Legislation regarding regulation of the financial sector, including the Dodd-Frank Wall Street Reform and Consumer Protection Act (the “Dodd-Frank Act”), which was signed into law in July 2010, could change the way in which derivative instruments are regulated and/or traded. Such regulation may impact the availability, liquidity and cost of derivative instruments. While many provisions of the Dodd-Frank Act must be implemented through future rulemaking, and any regulatory or legislative activity may not necessarily have a direct, immediate effect upon the Funds, it is possible that, upon implementation of these measures or any future measures, they could potentially limit or completely restrict the ability of the Funds to use certain derivative instruments as a part of their investment strategies, increase the costs of using these instruments or make them less effective. Limits or restrictions applicable to the counterparties with which a Fund engages in derivative transactions could also prevent a Fund from using these instruments or affect the pricing or other factors relating to these instruments, or may change availability of certain investments. There can be no assurance that such legislation or regulation will not have a material adverse effect on the Funds or will not impair the ability of the Funds to utilize certain derivatives transactions or achieve their investment objectives.

 
In connection with an ongoing review by the SEC and its staff of the regulation of investment companies’ use of derivatives, on August 31, 2011, the SEC issued a concept release to seek public comment on a wide range of issues raised by the use of derivatives by investment companies. The SEC noted that it intends to consider the comments to help determine whether regulatory initiatives or guidance are needed to improve the current regulatory regime for investment companies and, if so, the nature of any such initiatives or guidance. While the nature of any such regulations is uncertain at this time, it is possible that such regulations could limit the implementation of the Funds’ use of derivatives, which could have an adverse impact on the Funds. The Investment Adviser cannot predict the effects of these regulations on the Funds’ portfolios. The Investment Adviser intends to monitor developments and seeks to manage the Funds’ portfolios in a manner consistent with achieving the Funds’ investment objectives, but there can be no assurance that it will be successful in doing so.

 
The Commodity Futures Trading Commission (“CFTC”) has amended its Rule 4.5, which permits investment advisers to registered investment companies to claim an exclusion from the definition of “commodity pool operator” under the Commodity Exchange Act (“CEA”) with respect to a fund provided certain requirements are met. In order to permit the Investment Adviser to continue to claim this exclusion with respect to the Funds, the Funds will limit their transactions in futures, options of futures and swaps (excluding transactions entered into for “bona fide hedging purposes,” as defined under CFTC regulations) such that either: (i) the aggregate initial margin and premiums required to establish its futures, options on futures and swaps do not exceed 5% of the liquidation value of a Fund’s portfolio, after taking into account unrealized profits and losses on such positions; or (ii) the aggregate net notional value of its futures, options on futures and swaps does not exceed 100% of the liquidation value of a Fund’s portfolio, after taking into account unrealized profits and losses on such positions. The Funds and the Investment Adviser do not believe that complying with the amended rule will limit the Funds’ ability to use futures, options and swaps to the extent that it has used them in the past.


Options
 
An option is a contract that gives the holder of the option the right, but not the obligation, to buy from (in the case of a call option) or sell to (in the case of a put option) the seller of the option (the “option writer”) the underlying security at a specified fixed price (the “exercise price”) prior to a specified date (the “expiration date”). The buyer of the option pays to the option writer the option premium, which represents the purchase price of the option.

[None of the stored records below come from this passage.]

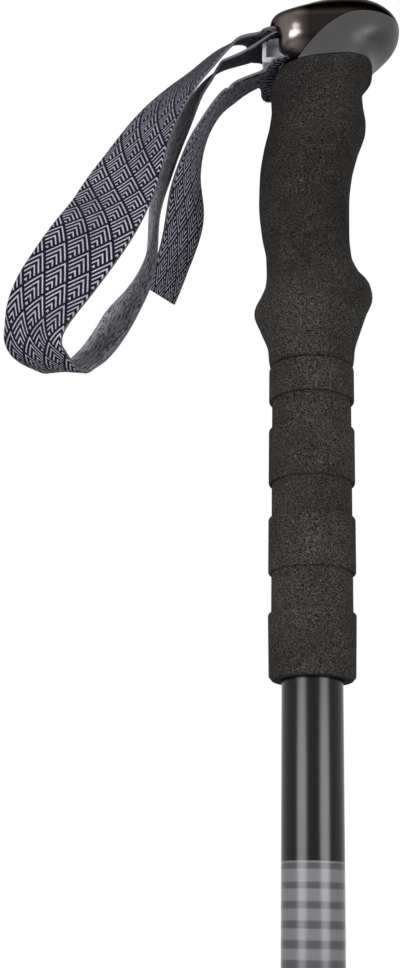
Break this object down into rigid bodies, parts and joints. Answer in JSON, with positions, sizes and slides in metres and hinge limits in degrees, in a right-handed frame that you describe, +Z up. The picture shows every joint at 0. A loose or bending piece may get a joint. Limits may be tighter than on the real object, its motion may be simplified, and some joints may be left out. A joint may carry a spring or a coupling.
{
  "type": "telescopic_trekking_pole",
  "caption": "Telescopic trekking pole with foam grip, plated head, wrist strap on a wedge, ringed foam extension, black tubes, lever locks, basket and rubber foot",
  "frame": {"origin": "Middle of the rubber foot's sole, on the pole's own axis", "axes": "+Z up the pole from foot to head, +X towards the finger grooves and the head's beak, -X towards the wrist strap, Y across the head"},
  "size_m": [0.1232, 0.0566, 0.632],
  "materials": {
    "plated_cover": "bright plated metal on a plastic shell, warm dark tone",
    "head_plastic": "satin moulded plastic",
    "eva_foam": "closed-cell foam, matte and finely pitted",
    "anodised_black": "black anodised tube, satin, with printed bands",
    "lock_plastic": "fine satin texture",
    "lever_plastic": "satin moulded plastic",
    "bright_steel": "bright turned steel",
    "wedge_plastic": "light satin plastic",
    "webbing": "woven webbing with a light chevron print on one face",
    "rubber": "matte rubber",
    "carbide": "ground hard-metal tip"
  },
  "bodies": {
    "grip_section": {"upper_tube": "anodised_black", "grip_head_cover": "plated_cover", "grip_head_body": "head_plastic", "grip_foam": "eva_foam", "grip_extension": "eva_foam", "wedge_pin": "bright_steel", "upper_lock_collar": "lock_plastic", "upper_lock_bolt": "bright_steel", "upper_cam_plate": "bright_steel", "upper_lever_pin": "bright_steel"},
    "wedge": {"strap_wedge": "wedge_plastic", "wrist_strap": "webbing"},
    "upper_lever": {"upper_lock_lever": "lever_plastic"},
    "upper_wheel": {"upper_thumb_wheel": "lock_plastic"},
    "middle_section": {"middle_tube": "anodised_black", "middle_guide": "lock_plastic", "lower_lock_collar": "lock_plastic", "lower_lock_bolt": "bright_steel", "lower_cam_plate": "bright_steel", "lower_lever_pin": "bright_steel"},
    "lower_lever": {"lower_lock_lever": "lever_plastic"},
    "lower_wheel": {"lower_thumb_wheel": "lock_plastic"},
    "lower_section": {"lower_tube": "anodised_black", "lower_guide": "lock_plastic", "tip_ferrule": "lock_plastic", "carbide_tip": "carbide"},
    "basket_body": {"basket": "lock_plastic"},
    "foot": {"rubber_foot": "rubber"}
  },
  "joints": [
    {"name": "middle_slide", "type": "slide", "parent": "grip_section", "child": "middle_section", "axis": [0, 0, -1], "range_m": [0, 0.35]},
    {"name": "lower_slide", "type": "slide", "parent": "middle_section", "child": "lower_section", "axis": [0, 0, -1], "range_m": [0, 0.35]},
    {"name": "upper_lever_hinge", "type": "hinge", "parent": "grip_section", "child": "upper_lever", "pos_m": [0.0152, 0.0127, 0.1688], "axis": [0, 0, -1], "range_deg": [0, 115]},
    {"name": "lower_lever_hinge", "type": "hinge", "parent": "middle_section", "child": "lower_lever", "pos_m": [0.0142, 0.0127, 0.1208], "axis": [0, 0, -1], "range_deg": [0, 115]},
    {"name": "upper_wheel_turn", "type": "hinge", "parent": "grip_section", "child": "upper_wheel", "pos_m": [0.0152, -0.0082, 0.1688], "axis": [0, -1, 0], "range_deg": [-360, 360]},
    {"name": "lower_wheel_turn", "type": "hinge", "parent": "middle_section", "child": "lower_wheel", "pos_m": [0.0142, -0.0082, 0.1208], "axis": [0, -1, 0], "range_deg": [-360, 360]},
    {"name": "wedge_slide", "type": "slide", "parent": "grip_section", "child": "wedge", "axis": [-1, 0, 0], "range_m": [0, 0.004]},
    {"name": "basket_turn", "type": "hinge", "parent": "lower_section", "child": "basket_body", "pos_m": [0, 0, 0.0625], "axis": [0, 0, -1], "range_deg": [0, 720]},
    {"name": "foot_slide", "type": "slide", "parent": "lower_section", "child": "foot", "axis": [0, 0, -1], "range_m": [0, 0.037]}
  ]
}
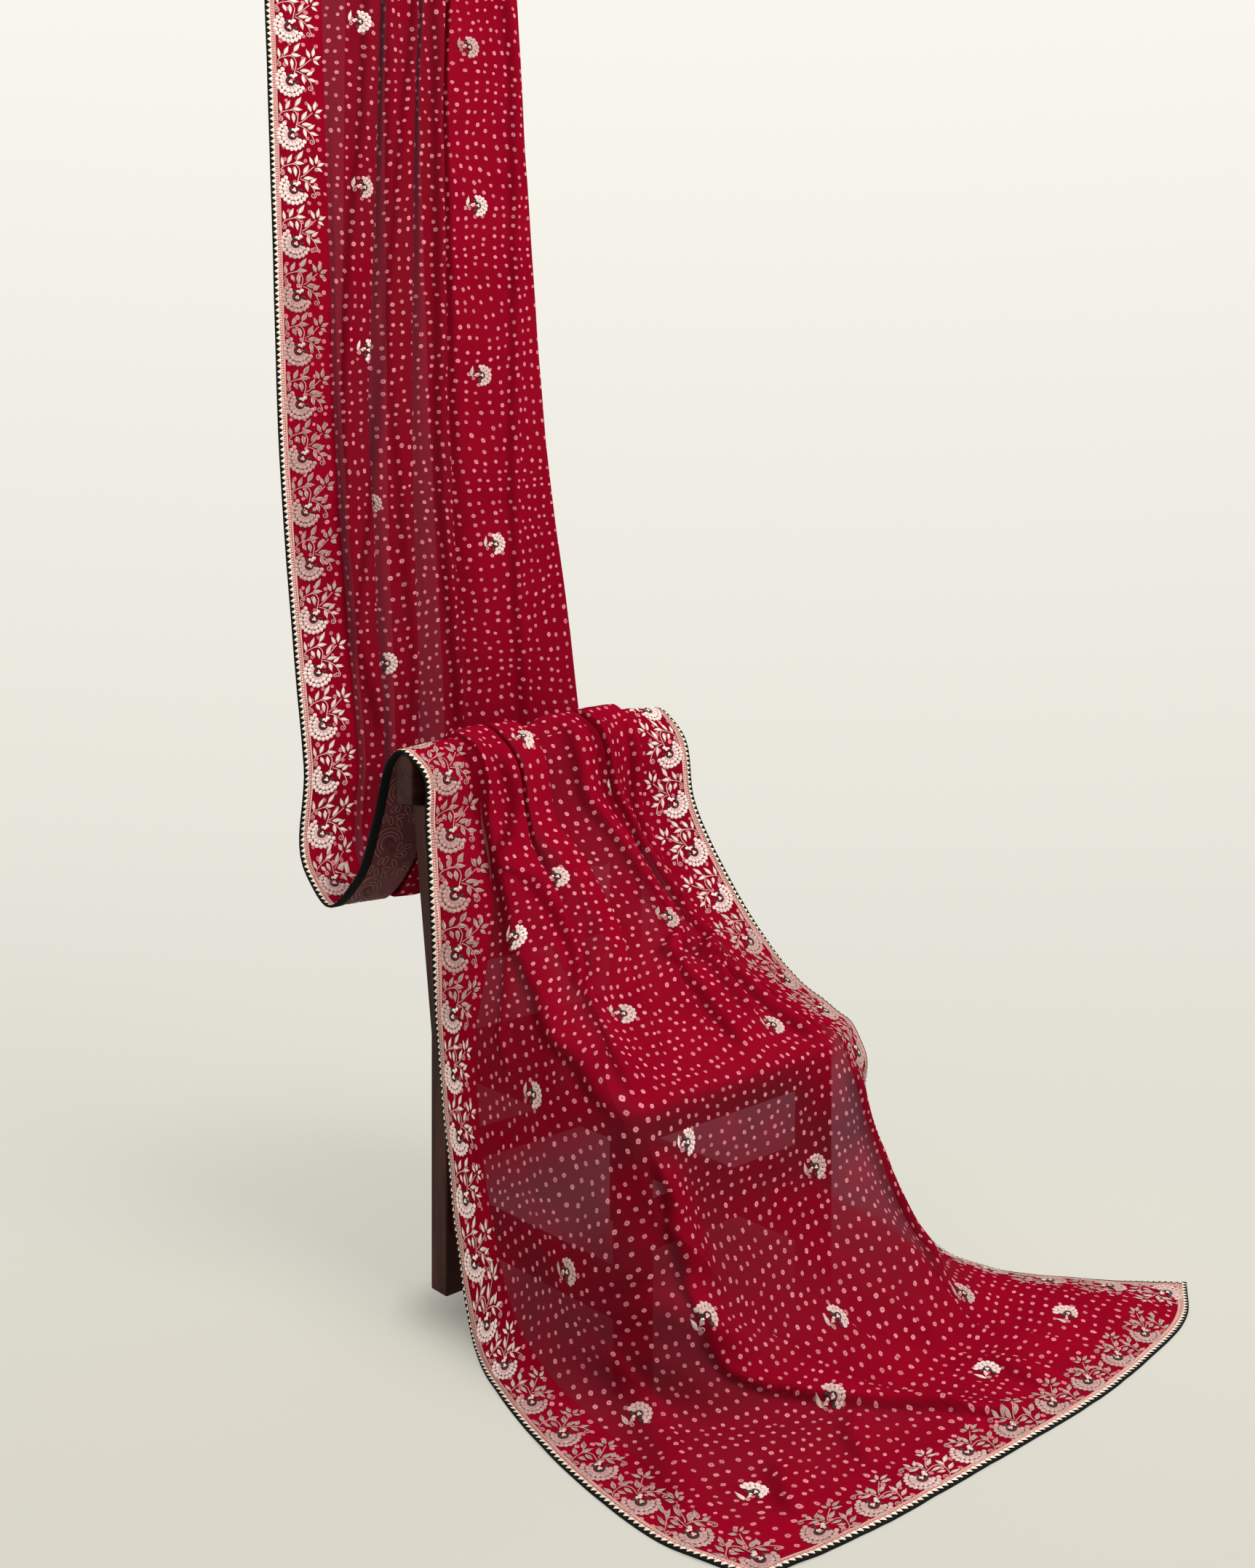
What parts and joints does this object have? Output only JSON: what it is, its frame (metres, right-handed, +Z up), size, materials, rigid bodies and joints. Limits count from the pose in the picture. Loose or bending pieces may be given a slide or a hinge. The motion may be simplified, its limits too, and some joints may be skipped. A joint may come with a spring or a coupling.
{
  "type": "bandhani sari draped over a wooden chair",
  "caption": "Long sheer tie-dyed cloth with an embroidered border, hanging from above, looped behind a plain wooden chair, drawn over its back and seat and spread on the floor in front.",
  "frame": {"origin": "centre of the bounding box's base, on the floor under the chair", "axes": "+Z up, the chair's front and the end of the cloth face -Y, +X to the right of someone looking at the front"},
  "size_m": [1.1851, 1.2998, 2.4201],
  "materials": {
    "cloth": "sheer crepe weave, red, with small tie-dyed rings and stitched flowers",
    "facing": "plain opaque lining behind the border",
    "braid": "narrow metallic braid",
    "binding": "plain black binding with a row of small cream points",
    "wood": "dark stained wood, satin varnish"
  },
  "bodies": {
    "root": {"cloth": "cloth", "facing": "facing", "braid": "braid", "binding": "binding", "front_leg_left": "wood", "front_leg_right": "wood", "back_post_left": "wood", "back_post_right": "wood", "seat": "wood", "front_rail": "wood", "back_rail": "wood", "side_rail_left": "wood", "side_rail_right": "wood", "front_stretcher": "wood", "side_stretcher_left": "wood", "side_stretcher_right": "wood", "back_stretcher": "wood", "crest_rail": "wood", "back_splat": "wood", "back_bar": "wood"}
  },
  "joints": []
}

Exchange traded options are issued by a regulated intermediary such as the Options Clearing Corporation (“OCC”), which guarantees the performance of the obligations of the parties to such option. OTC options are purchased from or sold to counterparties through direct bilateral agreement between the counterparties. Certain options, such as options on individual securities, are settled through physical delivery of the underlying security, whereas other options, such as index options, are settled in cash in an amount based on the value of the underlying instrument multiplied by a specified multiplier.

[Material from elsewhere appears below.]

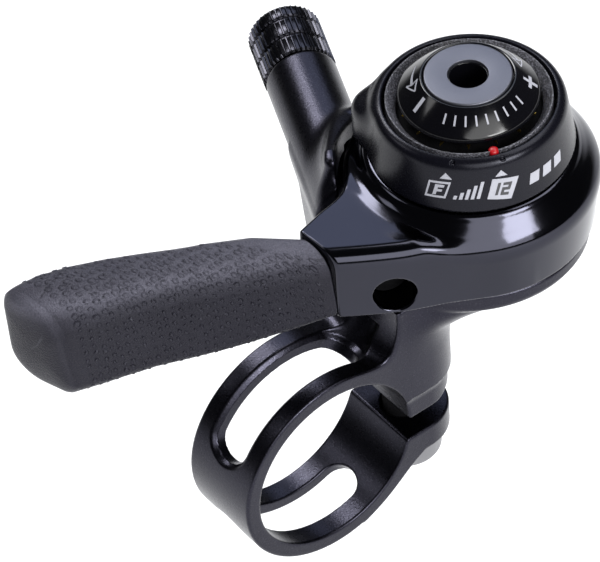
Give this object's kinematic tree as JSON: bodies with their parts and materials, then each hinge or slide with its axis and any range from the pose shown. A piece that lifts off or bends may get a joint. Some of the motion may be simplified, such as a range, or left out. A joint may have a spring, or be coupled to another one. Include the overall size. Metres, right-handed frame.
{
  "type": "bicycle thumb shifter",
  "caption": "Bicycle thumb shifter: clamp bracket with cable stop, rubber-gripped lever on an upright post, dial for index or friction, and tension knob.",
  "frame": {"origin": "centre of the handlebar bore, in the middle of the clamp band's width", "axes": "+X along the handlebar towards its free end, +Y from the handlebar to the lever hub, +Z along the lever's upright axis towards the tension knob"},
  "size_m": [0.0529, 0.0706, 0.0556],
  "materials": {
    "black_alloy": "black anodised, satin with a fine sparkle",
    "barrel_alloy": "black anodised, knurled",
    "bolt_steel": "zinc plated",
    "steel": "turned",
    "nylon": "plain",
    "polished_black": "polished, black anodised",
    "grip_rubber": "matte with small raised dots",
    "seal_rubber": "plain",
    "washer_brass": "plain",
    "friction_fibre": "pressed fibre",
    "cover_plastic": "satin with silver printed marks",
    "dial_plastic": "granular",
    "red_mark": "painted",
    "gloss_black": "glossy with silver printed marks",
    "grey_alloy": "satin, grey anodised"
  },
  "bodies": {
    "bracket": {"bracket": "black_alloy", "clamp_bolt": "bolt_steel", "stop_pin": "steel", "pivot_post": "steel", "base_washer": "nylon", "detent_ball_1": "steel", "detent_ball_2": "steel", "detent_carrier": "steel", "wave_spring": "steel", "pressure_plate": "steel", "friction_washer_lower": "washer_brass", "friction_disc": "friction_fibre", "friction_washer_upper": "washer_brass", "dust_seal": "seal_rubber", "cover": "cover_plastic", "spring_washer": "steel", "knob_washer": "washer_brass"},
    "lever": {"lever_body": "polished_black", "lever_bushing": "nylon", "grip": "grip_rubber", "index_ring": "steel"},
    "mode_ring": {"mode_ring": "dial_plastic", "mode_dot": "red_mark"},
    "knob": {"tension_knob": "gloss_black", "tension_screw": "grey_alloy"},
    "cable_seat": {"housing_seat": "washer_brass"},
    "barrel": {"barrel_adjuster": "barrel_alloy", "adjuster_o_ring": "seal_rubber"}
  },
  "joints": [
    {"name": "lever_swing", "type": "hinge", "parent": "bracket", "child": "lever", "pos_m": [0, 0.0262, 0.025], "axis": [0, 0, 1], "range_deg": [0, 150]},
    {"name": "mode_ring_turn", "type": "hinge", "parent": "bracket", "child": "mode_ring", "pos_m": [0, 0.0262, 0.036], "axis": [0, 0, 1], "range_deg": [-32, 0]},
    {"name": "tension_knob_turn", "type": "hinge", "parent": "bracket", "child": "knob", "pos_m": [0, 0.0262, 0.036], "axis": [0, 0, 1], "range_deg": [-90, 90]},
    {"name": "housing_seat_slide", "type": "slide", "parent": "bracket", "child": "cable_seat", "axis": [-0.9184, 0.3955, 0], "range_m": [0, 0.004]},
    {"name": "barrel_turn", "type": "hinge", "parent": "cable_seat", "child": "barrel", "pos_m": [0, 0.0109, 0.024], "axis": [-0.9184, 0.3955, 0], "range_deg": [0, 1440]}
  ],
  "couplings": [
    {"joint": "barrel_turn", "follows": "housing_seat_slide", "rad_per_m": 6283.2}
  ]
}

Writing Options. The Funds may write call and put options. As the writer of a call option, a Fund receives the premium from the purchaser of the option and has the obligation, upon exercise of the option, to deliver the underlying security upon payment of the exercise price. If the option expires without being exercised, the Fund is not required to deliver the underlying security but retains the premium received.

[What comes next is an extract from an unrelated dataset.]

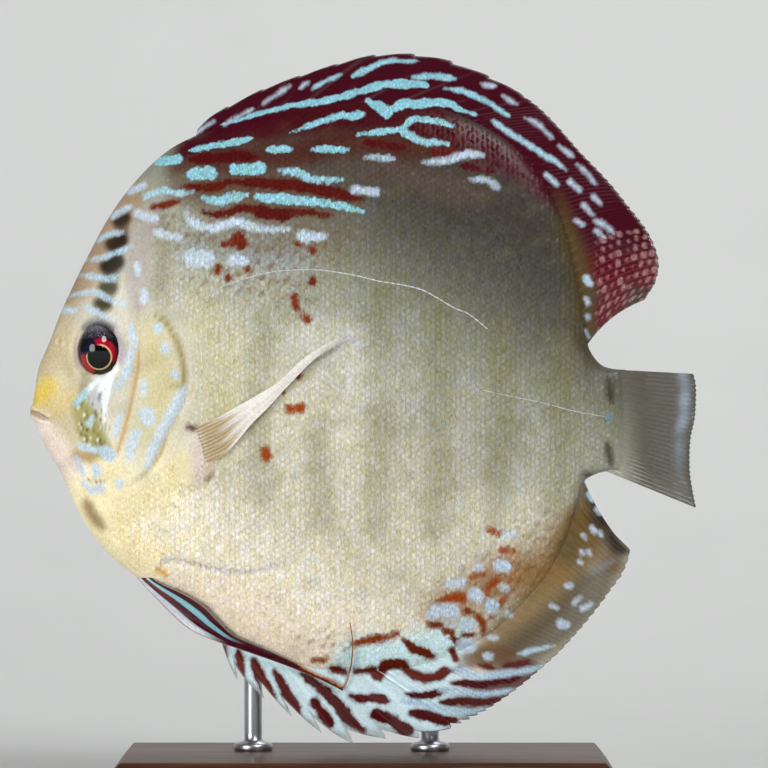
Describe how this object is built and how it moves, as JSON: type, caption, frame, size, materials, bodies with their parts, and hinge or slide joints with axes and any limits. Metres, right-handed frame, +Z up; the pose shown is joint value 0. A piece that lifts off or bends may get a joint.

The Funds may only write call options that are “covered.” A call option on a security is covered if (a) a Fund owns the security underlying the call or has an absolute and immediate right to acquire that security without additional cash consideration (or, if additional cash consideration is required, such amount is maintained by the Fund in segregated liquid assets) upon conversion or exchange of other securities held by the Fund; or (b) the Fund has purchased a call on the underlying security, the exercise price of which is (i) equal to or less than the exercise price of the call written, or (ii) greater than the exercise price of the call written, provided the difference is maintained by the Fund in segregated liquid assets.

Selling call options involves the risk that a Fund may be required to sell the underlying security at a disadvantageous price, below the market price of such security, at the time the option is exercised. As the writer of a covered call option, a Fund forgoes, during the option’s life, the opportunity to profit from increases in the market value of the underlying security covering the option above the sum of the premium and the exercise price but retains the risk of loss should the price of the underlying security decline.
 
A Fund may also write uncovered put options.  The seller of an uncovered put option theoretically could lose an amount equal to the entire aggregate exercise price of the option if the underlying security were to become valueless.

The Funds may write put options. As the writer of a put option, a Fund receives the premium from the purchaser of the option and has the obligation, upon exercise of the option, to pay the exercise price and receive delivery of the underlying security. If the option expires without being exercised, the Fund is not required to receive the underlying security in exchange for the exercise price but retains the option premium.

The Funds may only write put options that are “covered.” A put option on a security is covered if (a) a Fund segregates liquid assets equal to the exercise price; or (b) the Fund has purchased a put on the same security as the put written, the exercise price of which is (i) equal to or greater than the exercise price of the put written, or (ii) less than the exercise price of the put written, provided the difference is maintained by the Fund in segregated liquid assets.
 

Selling put options involves the risk that a Fund may be required to buy the underlying security at a disadvantageous price, above the market price of such security, at the time the option is exercised. While a Fund’s potential gain in writing a covered put option is limited to the premium received plus the interest earned on the liquid assets covering the put option, the Fund’s risks of loss is equal to the entire value of the underlying security, offset only by the amount of the premium received.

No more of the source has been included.